Work to be completed>
Copy all the material below, exactly as it stands.
— start —
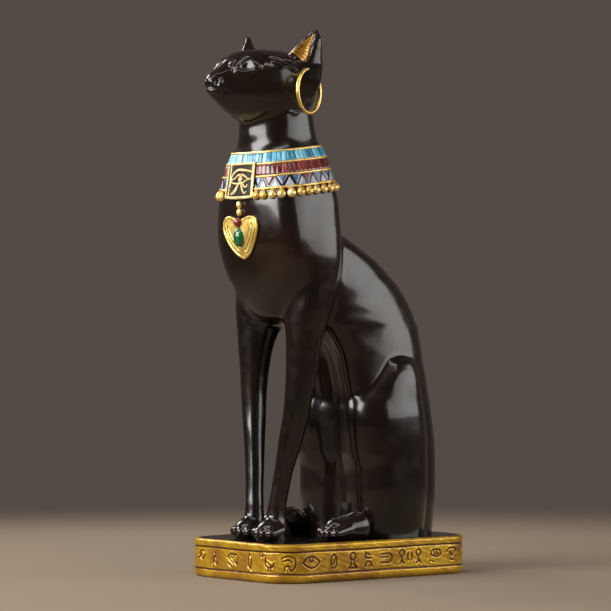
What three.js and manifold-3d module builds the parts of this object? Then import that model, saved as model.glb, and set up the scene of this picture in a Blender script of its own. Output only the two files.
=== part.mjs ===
// A seated cat figure on a low plinth, cast in one piece, with a wire hoop hanging in each ear.
//
// Millimetres, +Z up. The origin is the middle of the plinth's underside. The cat faces -Y and its left is +X.
// The cat is one smooth form, built from level and lengthwise sections that melt into each other, and skinned with
// a mesh whose points lie on it. Collar, plaque, pendant and eye rims are laid on that skin and joined to it.
import * as THREE from "three";
import { mergeVertices } from "three/addons/utils/BufferGeometryUtils.js";
import Module from "manifold-3d";

// The cat keeps its pose and proportions as shares of its own height, from the plinth's top to the ear tips
const FIGURE_HEIGHT = 236;
const FORM_HEIGHT = 236; // the height in which the section tables below are written
const FORM_FOOT = 18; // the level on which the paws stand in those tables

// Sizes of the plinth
const PLINTH_WIDTH = 78;
const PLINTH_LENGTH = 118;
const PLINTH_HEIGHT = 18;
const PLINTH_CORNER = 17;
const FOOT_ROUND = 2.2; // the rounded lower edge
const TOP_EASE = 1.2; // the eased upper edge
const RIM_LOW = 3.8; // plain rim under the incised band
const RIM_HIGH = 3.2; // plain rim over the incised band
const LINE_WIDTH = 0.9; // the incised line between rim and band
const LINE_DEPTH = 0.6;
const PAW_SINK = 3; // how far the cat's form runs down into the plinth

// Sizes of the collar. Heights are levels of the section tables, where the collar crosses the neck's own axis
const NECK_AXIS_Y = -31;
const COLLAR_TILT = 0.12; // the collar stands higher at the back, as a share of the way back
const CORD_LEVELS = [198.9, 193.7, 188.0, 182.4];
const CORD_WIDTH = 1.1; // a raised gold line
const CORD_PROUD = 1.2; // how far a gold line stands off the skin
const BAND_PROUD = 0.6; // how far a painted band stands off the skin
const BAND_STEP = 0.2; // the sloped side of a gold line
const BEAD_LEVEL = 179.4;
const BEAD_RADIUS = 2.05;
const BEAD_PITCH = 4.5;
const RELIEF_ROOT = 2.2; // how far laid-on pieces reach into the skin

// Sizes of the plaque on the chest
const PLAQUE_LEVEL = 184; // its middle
const PLAQUE_WIDTH = 20;
const PLAQUE_HEIGHT = 16.4;
const PLAQUE_FRAME = 1.6;
const PLAQUE_PROUD = 2.3;
const PLAQUE_GROUND = 1.5;
const FRAME_STEP = 0.25; // the sloped inner side of the frame

// Sizes of the pendant and the stones on it
const PENDANT_LEVEL = 157.9; // its middle
const PENDANT_WIDTH = 26;
const PENDANT_HEIGHT = 20.2;
const PENDANT_NOTCH = 1.8; // the notch between the lobes, down from their tops
const PENDANT_PROUD = 1.3;
const RED_STONE = 4.4; // across
const GREEN_STONE_WIDTH = 6.4;
const GREEN_STONE_HEIGHT = 8.8;
const CHAIN_BEAD = 3.2; // across

// Sizes of the eyes' rims and of the hoops
const EYE_RIM = 1.4; // across
const HOOP_OUTER = 22;
const HOOP_WIRE = 1.8;
const HOOP_TURN = 111; // degrees from +X of the left hoop's own plane
const EAR_PIERCING = [25.0, -32.4, 235.2]; // where the wire's middle crosses the left ear, in the tables' measure
const BORE_CLEARANCE = 0.6; // all round the wire

const EPS = 1e-6;
const K = FIGURE_HEIGHT / FORM_HEIGHT;
const rad = (degrees) => (degrees * Math.PI) / 180;
// The height above the underside of a level of the section tables
const rise = (level) => PLINTH_HEIGHT + (level - FORM_FOOT) * K;

// Level sections of neck and chest: height, centre x, centre y, half width, half depth, squareness
const CHEST = [
  [216, 0, -32.6, 17.2, 17.4, 2],
  [211, 0, -31.8, 17.4, 17.6, 2],
  [205, 0, -31.3, 17.9, 18.1, 2.05],
  [200, 0, -30.5, 19.2, 18.7, 2.3],
  [195, 0, -30.6, 21.8, 19.4, 2.6],
  [190, 0, -31, 24.2, 20, 2.8],
  [184, 0, -31, 26.2, 20.6, 3],
  [178, 0, -30.8, 27.8, 21.7, 3],
  [172, 0, -30.6, 28.9, 22.3, 3],
  [165, 0, -30.6, 29.9, 22.2, 3],
  [157, 0, -30.4, 30.4, 21.8, 3],
  [150, 0, -29.8, 30.2, 20.4, 3],
  [142, 0, -28.8, 28.4, 19.4, 2.9],
  [134, 0, -27.2, 24.8, 18.5, 2.6],
  [126, 0, -25.8, 20.6, 16.4, 2.3],
  [121, 0, -24.4, 16.6, 14, 2],
  [118, 0, -22.4, 13, 8, 2],
];
// Level sections of the back and belly, in the same order
const BARREL = [
  [166, 0, -17, 10, 9, 2],
  [160, 0, -15, 17, 17, 2],
  [153, 0, -10.7, 21, 24.4, 2],
  [147, 0, -5.6, 22, 29.5, 2],
  [141.5, 0, -2.2, 23, 32.7, 2],
  [135.8, 0, 1.6, 24, 35.2, 2],
  [130, 0, 5.2, 24.5, 36.2, 2],
  [124.5, 0, 8.2, 25, 36.6, 2],
  [118.8, 0, 12, 25.2, 35.4, 2],
  [115.6, 0, 16.4, 25, 32.2, 2],
  [112, 0, 19.6, 25, 29, 2],
  [106, 0, 23, 25, 26.3, 2],
  [99, 0, 25.2, 25.2, 25, 2],
  [87.6, 0, 28, 25.2, 24.8, 2],
  [76, 0, 29.6, 25.2, 25, 2.1],
  [60, 0, 31, 25.5, 25.3, 2.2],
  [40, 0, 31.4, 25, 24.9, 2.3],
  [18, 0, 30.8, 24, 23.2, 2.4],
  [10, 0, 30.8, 23, 22.2, 2.4],
];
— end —
Solution to this task>
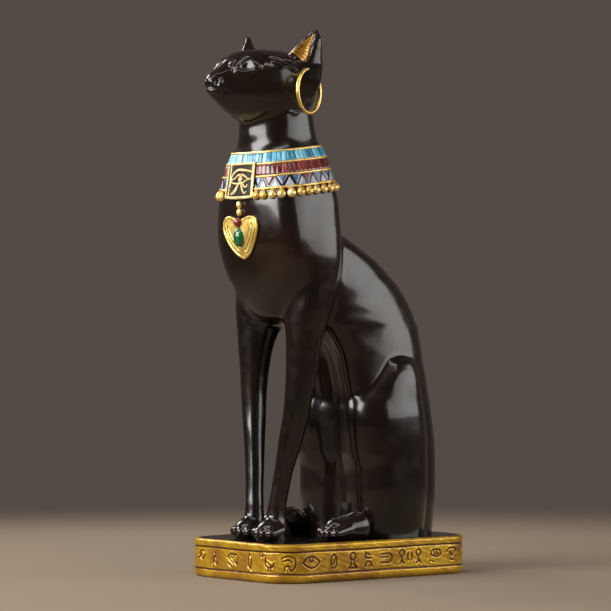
What three.js and manifold-3d module builds the parts of this object? Then import that model, saved as model.glb, and set up the scene of this picture in a Blender script of its own. Output only the two files.
=== part.mjs ===
// A seated cat figure on a low plinth, cast in one piece, with a wire hoop hanging in each ear.
//
// Millimetres, +Z up. The origin is the middle of the plinth's underside. The cat faces -Y and its left is +X.
// The cat is one smooth form, built from level and lengthwise sections that melt into each other, and skinned with
// a mesh whose points lie on it. Collar, plaque, pendant and eye rims are laid on that skin and joined to it.
import * as THREE from "three";
import { mergeVertices } from "three/addons/utils/BufferGeometryUtils.js";
import Module from "manifold-3d";

// The cat keeps its pose and proportions as shares of its own height, from the plinth's top to the ear tips
const FIGURE_HEIGHT = 236;
const FORM_HEIGHT = 236; // the height in which the section tables below are written
const FORM_FOOT = 18; // the level on which the paws stand in those tables

// Sizes of the plinth
const PLINTH_WIDTH = 78;
const PLINTH_LENGTH = 118;
const PLINTH_HEIGHT = 18;
const PLINTH_CORNER = 17;
const FOOT_ROUND = 2.2; // the rounded lower edge
const TOP_EASE = 1.2; // the eased upper edge
const RIM_LOW = 3.8; // plain rim under the incised band
const RIM_HIGH = 3.2; // plain rim over the incised band
const LINE_WIDTH = 0.9; // the incised line between rim and band
const LINE_DEPTH = 0.6;
const PAW_SINK = 3; // how far the cat's form runs down into the plinth

// Sizes of the collar. Heights are levels of the section tables, where the collar crosses the neck's own axis
const NECK_AXIS_Y = -31;
const COLLAR_TILT = 0.12; // the collar stands higher at the back, as a share of the way back
const CORD_LEVELS = [198.9, 193.7, 188.0, 182.4];
const CORD_WIDTH = 1.1; // a raised gold line
const CORD_PROUD = 1.2; // how far a gold line stands off the skin
const BAND_PROUD = 0.6; // how far a painted band stands off the skin
const BAND_STEP = 0.2; // the sloped side of a gold line
const BEAD_LEVEL = 179.4;
const BEAD_RADIUS = 2.05;
const BEAD_PITCH = 4.5;
const RELIEF_ROOT = 2.2; // how far laid-on pieces reach into the skin

// Sizes of the plaque on the chest
const PLAQUE_LEVEL = 184; // its middle
const PLAQUE_WIDTH = 20;
const PLAQUE_HEIGHT = 16.4;
const PLAQUE_FRAME = 1.6;
const PLAQUE_PROUD = 2.3;
const PLAQUE_GROUND = 1.5;
const FRAME_STEP = 0.25; // the sloped inner side of the frame

// Sizes of the pendant and the stones on it
const PENDANT_LEVEL = 157.9; // its middle
const PENDANT_WIDTH = 26;
const PENDANT_HEIGHT = 20.2;
const PENDANT_NOTCH = 1.8; // the notch between the lobes, down from their tops
const PENDANT_PROUD = 1.3;
const RED_STONE = 4.4; // across
const GREEN_STONE_WIDTH = 6.4;
const GREEN_STONE_HEIGHT = 8.8;
const CHAIN_BEAD = 3.2; // across

// Sizes of the eyes' rims and of the hoops
const EYE_RIM = 1.4; // across
const HOOP_OUTER = 22;
const HOOP_WIRE = 1.8;
const HOOP_TURN = 111; // degrees from +X of the left hoop's own plane
const EAR_PIERCING = [25.0, -32.4, 235.2]; // where the wire's middle crosses the left ear, in the tables' measure
const BORE_CLEARANCE = 0.6; // all round the wire

const EPS = 1e-6;
const K = FIGURE_HEIGHT / FORM_HEIGHT;
const rad = (degrees) => (degrees * Math.PI) / 180;
// The height above the underside of a level of the section tables
const rise = (level) => PLINTH_HEIGHT + (level - FORM_FOOT) * K;

// Level sections of neck and chest: height, centre x, centre y, half width, half depth, squareness
const CHEST = [
  [216, 0, -32.6, 17.2, 17.4, 2],
  [211, 0, -31.8, 17.4, 17.6, 2],
  [205, 0, -31.3, 17.9, 18.1, 2.05],
  [200, 0, -30.5, 19.2, 18.7, 2.3],
  [195, 0, -30.6, 21.8, 19.4, 2.6],
  [190, 0, -31, 24.2, 20, 2.8],
  [184, 0, -31, 26.2, 20.6, 3],
  [178, 0, -30.8, 27.8, 21.7, 3],
  [172, 0, -30.6, 28.9, 22.3, 3],
  [165, 0, -30.6, 29.9, 22.2, 3],
  [157, 0, -30.4, 30.4, 21.8, 3],
  [150, 0, -29.8, 30.2, 20.4, 3],
  [142, 0, -28.8, 28.4, 19.4, 2.9],
  [134, 0, -27.2, 24.8, 18.5, 2.6],
  [126, 0, -25.8, 20.6, 16.4, 2.3],
  [121, 0, -24.4, 16.6, 14, 2],
  [118, 0, -22.4, 13, 8, 2],
];
// Level sections of the back and belly, in the same order
const BARREL = [
  [166, 0, -17, 10, 9, 2],
  [160, 0, -15, 17, 17, 2],
  [153, 0, -10.7, 21, 24.4, 2],
  [147, 0, -5.6, 22, 29.5, 2],
  [141.5, 0, -2.2, 23, 32.7, 2],
  [135.8, 0, 1.6, 24, 35.2, 2],
  [130, 0, 5.2, 24.5, 36.2, 2],
  [124.5, 0, 8.2, 25, 36.6, 2],
  [118.8, 0, 12, 25.2, 35.4, 2],
  [115.6, 0, 16.4, 25, 32.2, 2],
  [112, 0, 19.6, 25, 29, 2],
  [106, 0, 23, 25, 26.3, 2],
  [99, 0, 25.2, 25.2, 25, 2],
  [87.6, 0, 28, 25.2, 24.8, 2],
  [76, 0, 29.6, 25.2, 25, 2.1],
  [60, 0, 31, 25.5, 25.3, 2.2],
  [40, 0, 31.4, 25, 24.9, 2.3],
  [18, 0, 30.8, 24, 23.2, 2.4],
  [10, 0, 30.8, 23, 22.2, 2.4],
];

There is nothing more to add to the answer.